Directive:
Repeat exactly the lines running from the line that contains "pan_body();" to the line that contains "bpy.data.objects.remove(obj)"; include both ends and add nothing.

Input:
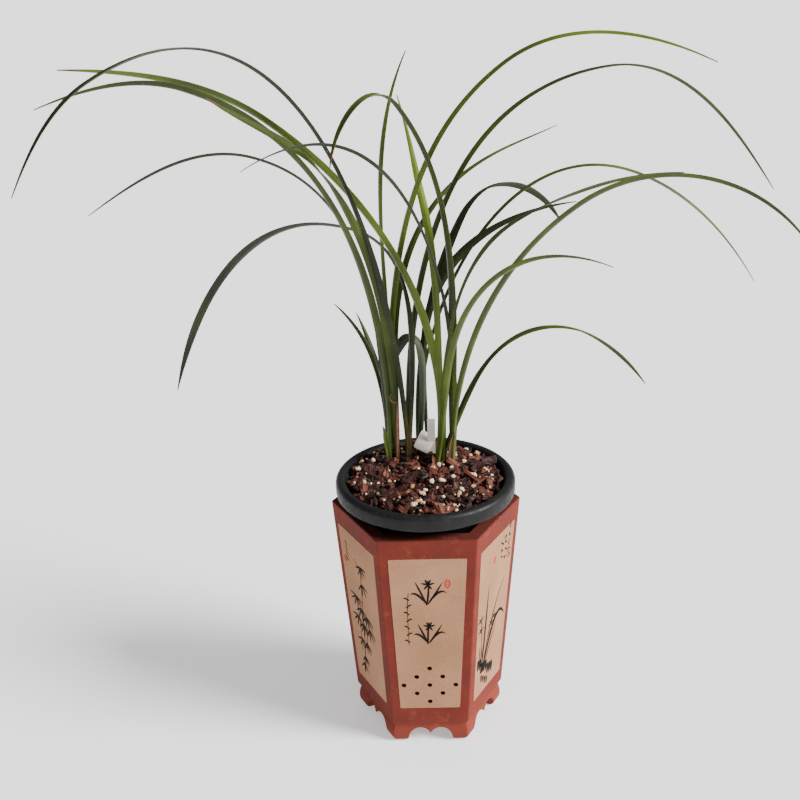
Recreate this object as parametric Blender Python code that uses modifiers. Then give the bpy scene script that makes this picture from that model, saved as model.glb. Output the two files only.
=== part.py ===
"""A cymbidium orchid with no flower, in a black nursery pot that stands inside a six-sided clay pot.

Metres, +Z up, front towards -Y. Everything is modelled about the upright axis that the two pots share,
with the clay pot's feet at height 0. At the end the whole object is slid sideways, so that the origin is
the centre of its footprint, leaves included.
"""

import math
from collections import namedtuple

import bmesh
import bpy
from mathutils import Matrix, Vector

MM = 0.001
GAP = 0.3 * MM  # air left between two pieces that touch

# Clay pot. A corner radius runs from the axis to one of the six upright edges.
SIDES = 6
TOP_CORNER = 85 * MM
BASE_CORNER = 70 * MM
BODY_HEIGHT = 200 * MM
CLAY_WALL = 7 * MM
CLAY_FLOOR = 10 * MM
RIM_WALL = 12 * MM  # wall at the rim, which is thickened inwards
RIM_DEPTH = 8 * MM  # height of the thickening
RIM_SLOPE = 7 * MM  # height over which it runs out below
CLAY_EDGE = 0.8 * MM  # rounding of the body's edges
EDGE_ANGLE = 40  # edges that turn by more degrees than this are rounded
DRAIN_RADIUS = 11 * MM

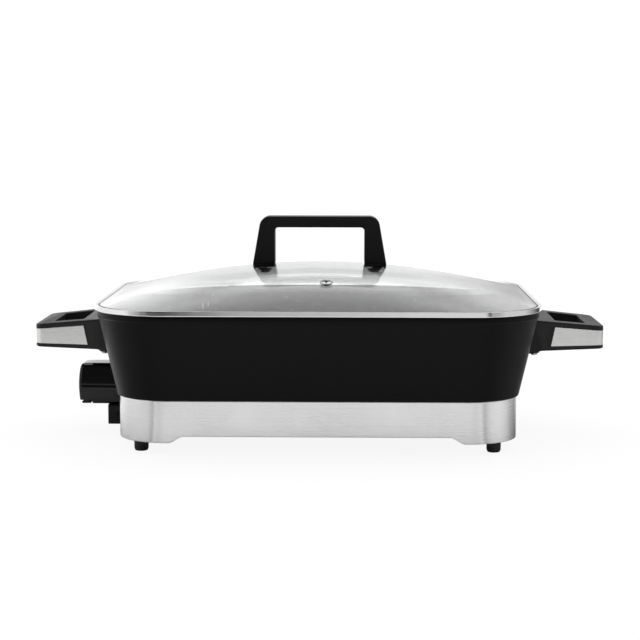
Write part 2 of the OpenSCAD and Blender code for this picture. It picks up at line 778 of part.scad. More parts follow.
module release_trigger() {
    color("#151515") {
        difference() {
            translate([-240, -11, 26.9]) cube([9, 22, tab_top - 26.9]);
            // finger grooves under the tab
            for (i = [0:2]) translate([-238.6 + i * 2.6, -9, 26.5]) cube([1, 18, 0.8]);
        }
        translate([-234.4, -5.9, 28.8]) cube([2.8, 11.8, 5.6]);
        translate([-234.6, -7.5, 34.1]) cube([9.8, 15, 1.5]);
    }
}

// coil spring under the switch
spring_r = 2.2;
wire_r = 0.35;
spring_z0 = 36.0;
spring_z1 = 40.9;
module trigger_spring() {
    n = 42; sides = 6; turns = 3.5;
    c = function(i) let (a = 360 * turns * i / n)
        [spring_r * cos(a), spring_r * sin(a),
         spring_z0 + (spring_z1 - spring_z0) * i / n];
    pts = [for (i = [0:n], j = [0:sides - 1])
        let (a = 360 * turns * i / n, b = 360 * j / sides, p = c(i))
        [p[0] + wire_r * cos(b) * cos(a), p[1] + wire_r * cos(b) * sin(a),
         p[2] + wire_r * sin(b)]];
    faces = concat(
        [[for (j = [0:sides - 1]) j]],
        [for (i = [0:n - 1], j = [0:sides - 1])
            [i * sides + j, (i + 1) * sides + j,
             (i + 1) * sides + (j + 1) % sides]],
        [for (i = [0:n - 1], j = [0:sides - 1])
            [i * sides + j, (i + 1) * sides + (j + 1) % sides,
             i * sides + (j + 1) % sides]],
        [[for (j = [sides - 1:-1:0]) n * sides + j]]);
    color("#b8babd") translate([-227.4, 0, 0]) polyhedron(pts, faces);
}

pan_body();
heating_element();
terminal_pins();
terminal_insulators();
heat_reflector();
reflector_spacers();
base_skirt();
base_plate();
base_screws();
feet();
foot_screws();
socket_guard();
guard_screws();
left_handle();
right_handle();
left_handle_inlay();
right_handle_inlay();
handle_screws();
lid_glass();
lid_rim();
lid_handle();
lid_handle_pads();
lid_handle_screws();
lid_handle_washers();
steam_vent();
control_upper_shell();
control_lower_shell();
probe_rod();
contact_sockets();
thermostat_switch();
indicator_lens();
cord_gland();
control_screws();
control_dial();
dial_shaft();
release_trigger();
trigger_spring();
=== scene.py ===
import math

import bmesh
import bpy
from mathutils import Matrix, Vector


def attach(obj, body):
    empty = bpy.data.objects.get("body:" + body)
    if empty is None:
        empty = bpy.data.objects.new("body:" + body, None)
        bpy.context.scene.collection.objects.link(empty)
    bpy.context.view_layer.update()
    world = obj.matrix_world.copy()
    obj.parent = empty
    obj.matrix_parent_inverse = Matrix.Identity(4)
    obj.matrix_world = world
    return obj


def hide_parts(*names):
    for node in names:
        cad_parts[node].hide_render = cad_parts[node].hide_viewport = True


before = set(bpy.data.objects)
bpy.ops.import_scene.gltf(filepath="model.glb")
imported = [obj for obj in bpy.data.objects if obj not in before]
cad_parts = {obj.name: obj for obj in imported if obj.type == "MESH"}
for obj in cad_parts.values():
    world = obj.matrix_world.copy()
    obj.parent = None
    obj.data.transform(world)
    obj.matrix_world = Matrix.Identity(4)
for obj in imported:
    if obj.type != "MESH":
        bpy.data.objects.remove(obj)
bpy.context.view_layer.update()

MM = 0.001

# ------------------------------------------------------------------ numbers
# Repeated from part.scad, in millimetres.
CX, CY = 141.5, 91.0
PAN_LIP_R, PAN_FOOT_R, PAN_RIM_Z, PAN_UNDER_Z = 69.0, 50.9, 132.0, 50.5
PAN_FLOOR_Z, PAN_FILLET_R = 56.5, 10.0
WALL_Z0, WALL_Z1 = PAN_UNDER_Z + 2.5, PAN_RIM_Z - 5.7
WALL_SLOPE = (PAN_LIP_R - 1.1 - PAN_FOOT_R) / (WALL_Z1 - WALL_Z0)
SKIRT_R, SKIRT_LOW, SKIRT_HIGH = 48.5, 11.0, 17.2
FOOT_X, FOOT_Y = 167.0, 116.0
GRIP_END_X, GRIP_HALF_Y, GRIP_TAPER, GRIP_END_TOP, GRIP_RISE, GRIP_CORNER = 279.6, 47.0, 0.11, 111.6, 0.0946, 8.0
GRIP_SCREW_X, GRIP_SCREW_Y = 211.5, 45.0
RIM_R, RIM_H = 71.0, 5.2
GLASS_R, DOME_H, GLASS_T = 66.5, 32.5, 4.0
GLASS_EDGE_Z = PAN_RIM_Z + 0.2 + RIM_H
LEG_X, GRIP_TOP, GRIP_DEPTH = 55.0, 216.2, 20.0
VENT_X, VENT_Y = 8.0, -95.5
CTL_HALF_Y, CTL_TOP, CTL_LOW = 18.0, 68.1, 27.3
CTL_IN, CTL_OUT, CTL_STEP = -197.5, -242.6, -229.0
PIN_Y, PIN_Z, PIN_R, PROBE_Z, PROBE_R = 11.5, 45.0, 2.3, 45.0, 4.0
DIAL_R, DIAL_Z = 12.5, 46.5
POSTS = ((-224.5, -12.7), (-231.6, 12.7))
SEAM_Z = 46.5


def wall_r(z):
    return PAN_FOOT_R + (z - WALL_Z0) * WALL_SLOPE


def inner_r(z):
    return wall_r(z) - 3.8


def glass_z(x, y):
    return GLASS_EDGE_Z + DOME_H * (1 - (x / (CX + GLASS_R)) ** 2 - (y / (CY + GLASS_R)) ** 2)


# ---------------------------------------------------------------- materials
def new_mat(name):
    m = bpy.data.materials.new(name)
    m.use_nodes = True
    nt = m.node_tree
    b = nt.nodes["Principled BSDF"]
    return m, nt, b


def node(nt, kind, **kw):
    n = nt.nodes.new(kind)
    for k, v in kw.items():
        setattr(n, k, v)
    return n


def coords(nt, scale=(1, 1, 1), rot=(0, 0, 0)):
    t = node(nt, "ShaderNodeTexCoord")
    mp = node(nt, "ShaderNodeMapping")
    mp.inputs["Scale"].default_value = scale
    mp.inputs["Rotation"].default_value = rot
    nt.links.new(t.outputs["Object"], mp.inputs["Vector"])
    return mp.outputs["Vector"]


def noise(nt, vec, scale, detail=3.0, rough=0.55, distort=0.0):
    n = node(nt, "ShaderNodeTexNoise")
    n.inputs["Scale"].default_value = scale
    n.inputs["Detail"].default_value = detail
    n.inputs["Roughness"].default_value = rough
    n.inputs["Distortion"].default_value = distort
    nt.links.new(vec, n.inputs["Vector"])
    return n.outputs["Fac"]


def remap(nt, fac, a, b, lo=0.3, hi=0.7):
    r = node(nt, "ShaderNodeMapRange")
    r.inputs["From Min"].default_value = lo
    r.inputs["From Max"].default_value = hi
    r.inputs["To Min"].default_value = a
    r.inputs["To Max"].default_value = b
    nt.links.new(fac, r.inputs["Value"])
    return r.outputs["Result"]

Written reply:
pan_body();
heating_element();
terminal_pins();
terminal_insulators();
heat_reflector();
reflector_spacers();
base_skirt();
base_plate();
base_screws();
feet();
foot_screws();
socket_guard();
guard_screws();
left_handle();
right_handle();
left_handle_inlay();
right_handle_inlay();
handle_screws();
lid_glass();
lid_rim();
lid_handle();
lid_handle_pads();
lid_handle_screws();
lid_handle_washers();
steam_vent();
control_upper_shell();
control_lower_shell();
probe_rod();
contact_sockets();
thermostat_switch();
indicator_lens();
cord_gland();
control_screws();
control_dial();
dial_shaft();
release_trigger();
trigger_spring();
=== scene.py ===
import math

import bmesh
import bpy
from mathutils import Matrix, Vector


def attach(obj, body):
    empty = bpy.data.objects.get("body:" + body)
    if empty is None:
        empty = bpy.data.objects.new("body:" + body, None)
        bpy.context.scene.collection.objects.link(empty)
    bpy.context.view_layer.update()
    world = obj.matrix_world.copy()
    obj.parent = empty
    obj.matrix_parent_inverse = Matrix.Identity(4)
    obj.matrix_world = world
    return obj


def hide_parts(*names):
    for node in names:
        cad_parts[node].hide_render = cad_parts[node].hide_viewport = True


before = set(bpy.data.objects)
bpy.ops.import_scene.gltf(filepath="model.glb")
imported = [obj for obj in bpy.data.objects if obj not in before]
cad_parts = {obj.name: obj for obj in imported if obj.type == "MESH"}
for obj in cad_parts.values():
    world = obj.matrix_world.copy()
    obj.parent = None
    obj.data.transform(world)
    obj.matrix_world = Matrix.Identity(4)
for obj in imported:
    if obj.type != "MESH":
        bpy.data.objects.remove(obj)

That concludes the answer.